Book Review: My Lovely Wife by Samantha Downing
My Lovely Wife by Samantha Downing is a wildly compulsive debut thriller about a couple whose 15-year marriage has finally gotten too interesting.
Y’all, that was bananas.
I read a lot of mystery novels, and I have done so since long before I started reviewing here for Criminal Element. Because of my deep familiarity with the genre, it’s perishing rare for me to finish a mystery and actually be shocked by what has transpired. Surprised, definitely; entertained, often. But to finish a book and marvel at what I’ve just read?
The last psychological thriller to have that effect on me was Gillian Flynn’s Gone Girl, which for the longest time seemed to be the standard bearer for truly probing, truly messed-up mysteries. But now we have My Lovely Wife, which heralds the arrival of a writer who deserves to be a superstar, the previously unpublished but terrifically talented Samantha Downing.
The novel is told from the point of view of the unnamed husband, a country club tennis pro, who is married to the beautiful Millicent, a real estate agent. They have two kids, a 14-year-old named Rory and a 13-year-old named Jenna. They’re your standard American family, living a little bit beyond their means. Millicent is the strict parent, while her husband is more of a pushover for two kids testing their boundaries as they grow into their teenage years. So far, so normal—except that Millicent and her husband share a decidedly abnormal hobby: serial murder.
It started innocently enough, only a few years before the start of the book’s narrative, when the husband used deadly force to protect Millicent from imminent harm. The bond this created between the couple—as well as the sizzle it brought to their sex life—only strengthened when they found themselves killing someone else who threatened their family stability. Soon, husband and wife are looking for ways to murder on a regular basis, all while juggling work and kids and social lives.
When the body of their latest victim is found, however, the husband is confused. He thought they’d done away with the woman months ago, but forensic evidence shows that she was alive until fairly recently. Millicent is eager to tell him of the new twist she has for their hobby: to lay their killings at the feet of a previous serial killer. Her attempt is not only successful but sparks tremendous news coverage, focusing not only on the killer but also on his prior victims and their similarities. This has unintended consequences for their family, especially for their sensitive daughter.
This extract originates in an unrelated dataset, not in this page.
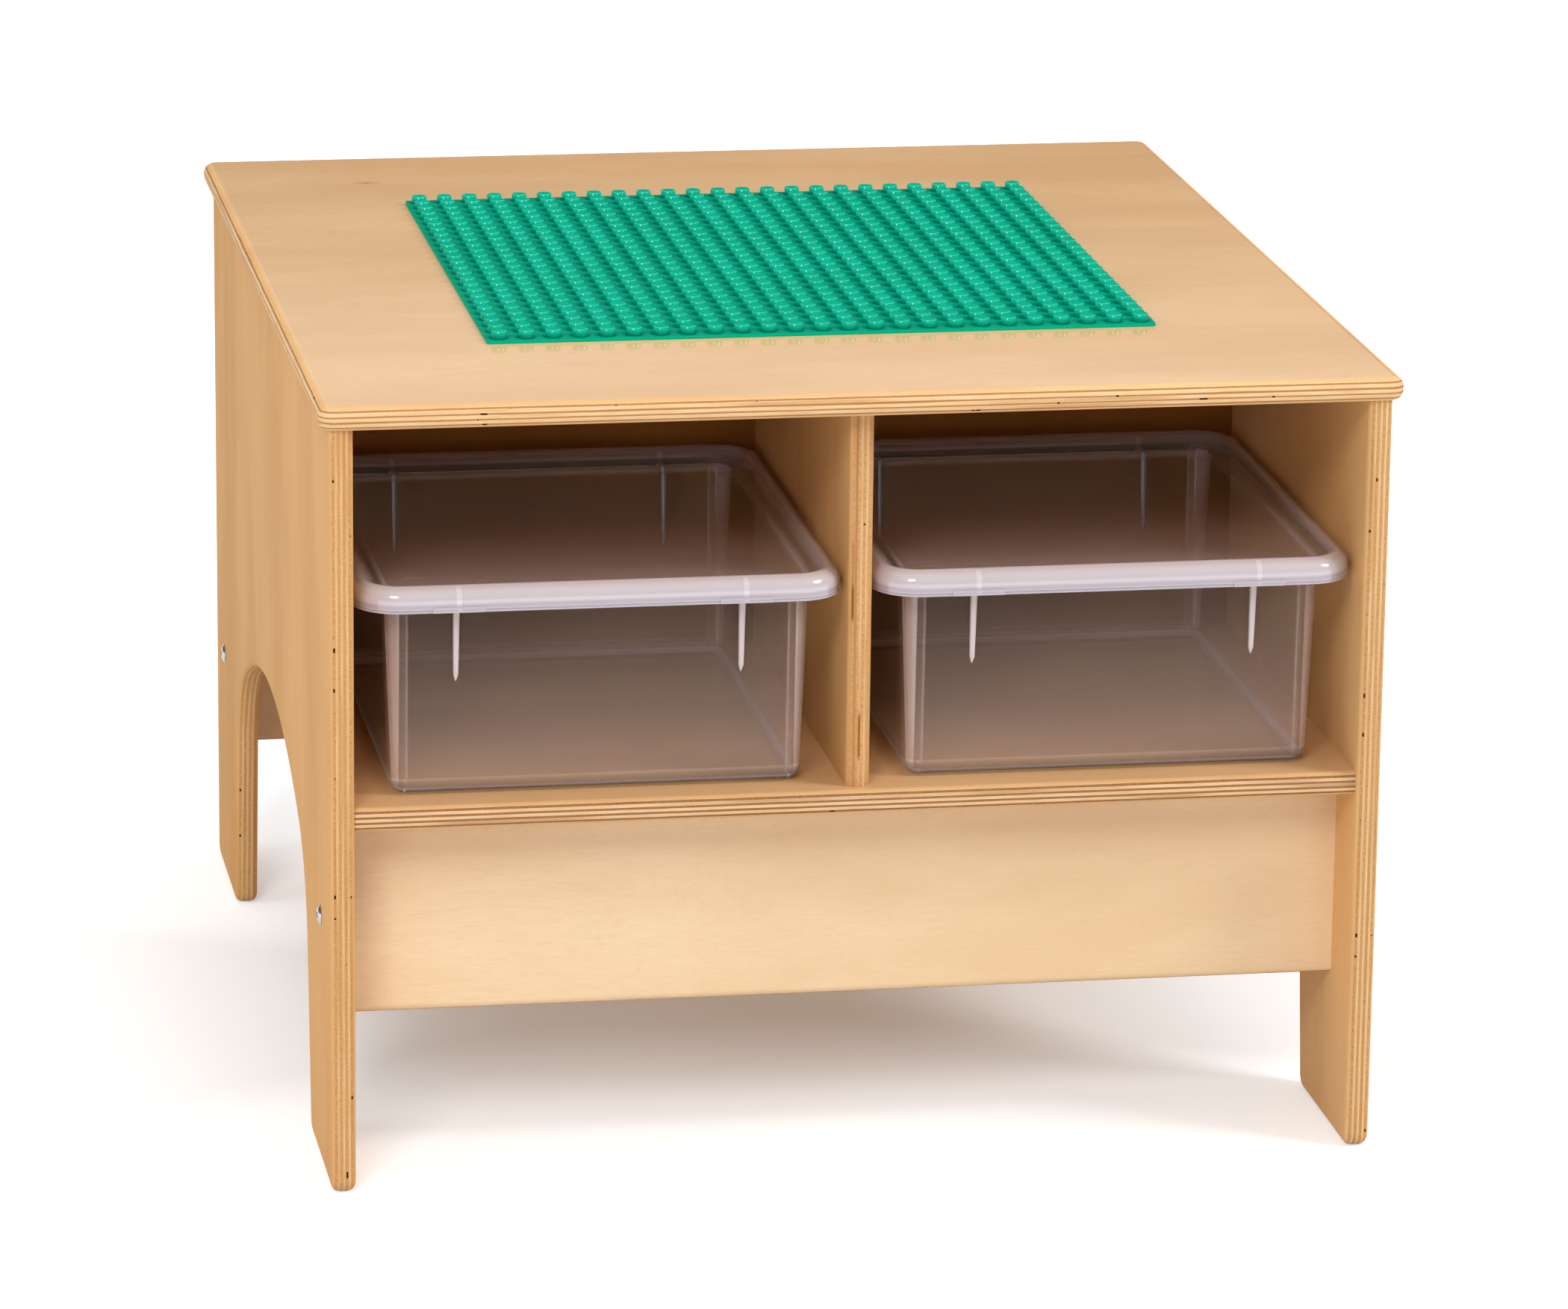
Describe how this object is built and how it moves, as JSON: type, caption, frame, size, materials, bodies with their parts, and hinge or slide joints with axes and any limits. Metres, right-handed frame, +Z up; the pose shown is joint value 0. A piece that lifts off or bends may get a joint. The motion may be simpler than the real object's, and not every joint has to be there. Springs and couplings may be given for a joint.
{
  "type": "kids table with storage",
  "caption": "Low birch ply play table with a studded building plate on the top, arched side panels and a divided shelf that holds lidded clear tubs.",
  "frame": {"origin": "on the floor, under the middle of the table", "axes": "+Z up, +X to the right as seen from the front, the front with the tubs faces -Y"},
  "size_m": [0.63, 0.7, 0.4766],
  "materials": {
    "top_ply": "clear gloss lacquer on pale birch ply, edges show the plies",
    "side_ply": "clear gloss lacquer on birch ply, upright grain",
    "shelf_ply": "clear lacquer on birch ply",
    "divider_ply": "clear lacquer on birch ply",
    "back_ply": "clear lacquer on thin birch ply",
    "rail_ply": "clear lacquer on birch ply, grain along the rail",
    "plate_plastic": "glossy green moulded plastic",
    "bolt_steel": "bright plated steel",
    "nut_steel": "zinc plated steel",
    "dowel_wood": "plain turned beech",
    "tub_plastic": "milky clear moulded plastic",
    "lid_plastic": "milky clear moulded plastic, glossy border"
  },
  "bodies": {
    "table": {"tabletop": "top_ply", "building_plate": "plate_plastic", "side_panel_left": "side_ply", "side_panel_right": "side_ply", "shelf": "shelf_ply", "divider": "divider_ply", "back_panel_left": "back_ply", "back_panel_right": "back_ply", "front_rail": "rail_ply", "rear_rail": "rail_ply", "rail_bolts": "bolt_steel", "barrel_nuts": "nut_steel", "rail_dowels": "dowel_wood", "shelf_dowels": "dowel_wood", "divider_dowels": "dowel_wood", "top_dowels": "dowel_wood"},
    "tub_left": {"tub_left": "tub_plastic"},
    "lid_left": {"lid_left": "lid_plastic"},
    "tub_right": {"tub_right": "tub_plastic"},
    "lid_right": {"lid_right": "lid_plastic"}
  },
  "joints": [
    {"name": "tub_left_slide", "type": "slide", "parent": "table", "child": "tub_left", "axis": [0, -1, 0], "range_m": [0, 0.34]},
    {"name": "lid_left_lift", "type": "slide", "parent": "tub_left", "child": "lid_left", "axis": [0, 0, 1], "range_m": [0, 0.088]},
    {"name": "tub_right_slide", "type": "slide", "parent": "table", "child": "tub_right", "axis": [0, -1, 0], "range_m": [0, 0.34]},
    {"name": "lid_right_lift", "type": "slide", "parent": "tub_right", "child": "lid_right", "axis": [0, 0, 1], "range_m": [0, 0.088]}
  ]
}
Jenna stands on the white tile floor with her feet surrounded by locks of dark hair. She looks at me, and her eyes seem larger than ever. Jenna has cut off all her hair. Shorn down to the scalp, no more than an inch long.
Behind me, Millicent gasps. She rushes past me, to Jenna, and holds her head with both hands. “What have you done?” she says.
Jenna stares back, unblinking.
I say nothing, though I know the answer. I know what Jenna has done. The realization makes me freeze; my body roots itself right into the persimmon-colored rug on Jenna’s floor.
“What the…” Rory is in the room now, staring at his sister, at the hair on the bathroom floor.
Jenna turns to me and says, “Now [the serial killer] won’t take me, will he?”
The husband immediately begins to regret the direction he and Millicent have taken with their hobby. But trying to be a good father, he soon finds, must compete with the demands of being a good husband.
Never has a thriller cared so much about domestic life and the unintended consequences parents’ actions have on their children. Ms. Downing writes like a house on fire, with easily accessible prose that lulls you into forgetting that our main characters are psychopaths. She also skewers our notions of what a “good” victim is, ruthlessly pointing out the hypocrisy of the general public when it comes to treating female victims as either virgins or whores. This, for example, is what happens when the adventurous sex life of our murderous couple’s latest victim comes to light:
At the club, the talk starts to change. People stop saying it is a travesty and a shame. Some even stop saying [the serial killer] is a monster. Instead, people start asking how [she] could have prevented it. How she could have avoided being a victim.
[My tennis client and friend] is one of them. The stories about [the victim] confirm her belief that trouble comes to people who look for it. And in her mind, sex counts as trouble.
The twists are unrelenting as Ms. Downing builds her tale of suburban murder and mayhem. And that ending! Just when you think everything is going to be okay, she pulls the rug out from under you one more time! I cannot even begin to describe how fiendishly plotted this book is, how the pieces of this puzzle have been so deviously, delightfully constructed. I can only recommend that you get your hands on this completely bonkers, terrifyingly clever mystery novel that deserves all the praise it gets.